Se invece emette una sentenza di accoglimento, dichiara l’incostituzionalità della norma oggetto del controllo, accogliendo il ricorso. Come anticipato, in questo caso la norma cessa di avere efficacia dal giorno successivo alla pubblicazione della sentenza (art. 136 Cost.) e non potrà più essere applicata neanche ai rapporti passati, a meno che non siano intervenute sentenze definitive. Si tratta dunque di pronunce retroattive cioè con effetto retroattivo ed erga omnes. Questa irretroattività non può essere applicata, però, per il principio della certezza del diritto ai «rapporti già esauriti» ad eccezione di quelle penali che, se favorevoli al reo, fanno cessare l’esecuzione degli effetti penali.

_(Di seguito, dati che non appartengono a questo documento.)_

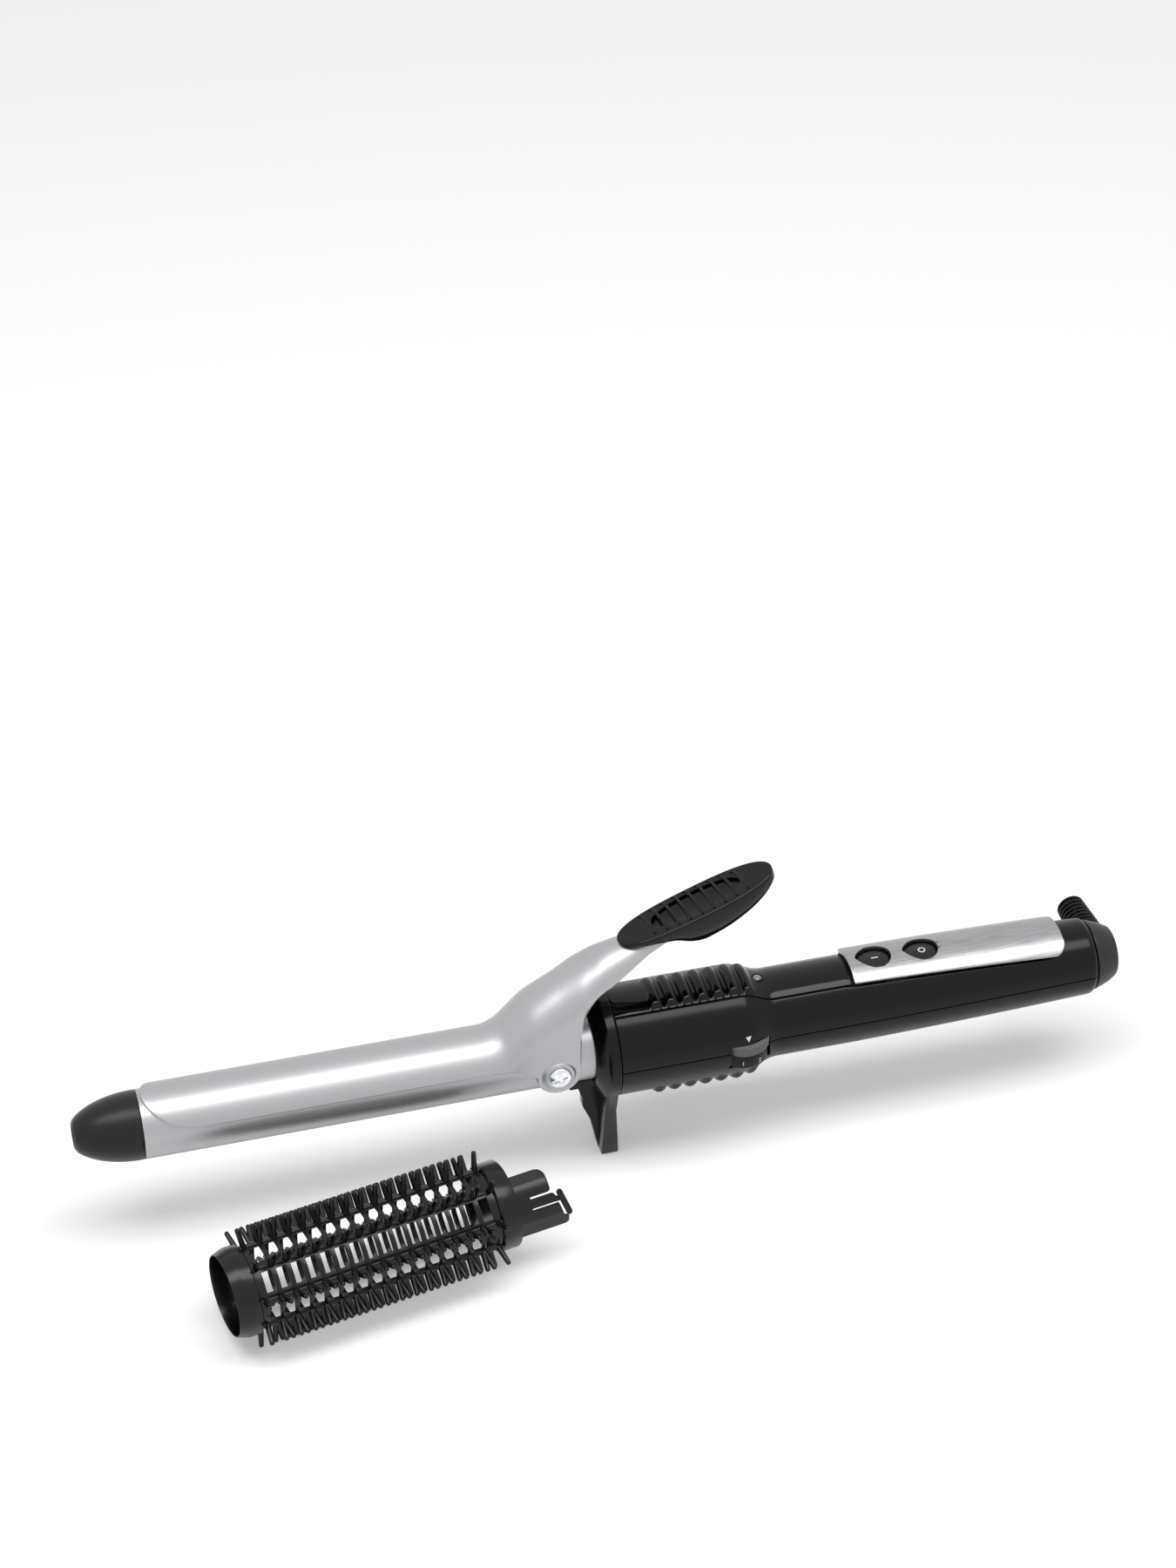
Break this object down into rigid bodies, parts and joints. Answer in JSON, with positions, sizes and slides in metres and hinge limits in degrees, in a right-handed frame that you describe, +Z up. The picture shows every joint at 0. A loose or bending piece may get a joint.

Se la Corte emette una sentenza di rigetto, dichiara infondata la questione di legittimità nei termini e sotto i profili in cui è stata sollevata dinanzi alla Corte e si rigetta la questione di legittimità costituzionale. In questo caso l’efficacia preclusiva della sentenza riguarda soltanto il giudizio a quo, per cui la stessa questione potrà essere sollevata in altri giudizi e da altri giudici. Nelle sentenze di rigetto la Corte non si pronuncia sulla illegittimità della norma, ma solo sulla fondatezza della questione.

Infine ci sono le sentenze interpretative che sono di due tipi:

  • di rigetto, quando la Corte dichiara infondata la questione per un’errata interpretazione della norma e che non sussistono vizi di legittimità;
  • di accoglimento, dichiara l’illegittimità secondo una diversa interpretazione della norma che dunque continua ad esistere ma dovrà essere interpretata in modo diverso, per come spiegato dalla Consulta nella sua sentenza.

Esistono poi le sentenze:

  • di accoglimento parziale (o riduttive), quando la Corte dichiara l’illegittimità costituzionale di frammenti di norme (relative anche ad una virgola, frase o congiunzione);
  • additive, quando la Corte dichiara l’illegittimità di un testo nella parte in cui omette un frammento di norma che doveva necessariamente esserci;
  • sostitutive, quando la Corte dichiara l’illegittimità costituzionale di una disposizione nella parte in cui prevede qualcosa piuttosto che prevedere altro.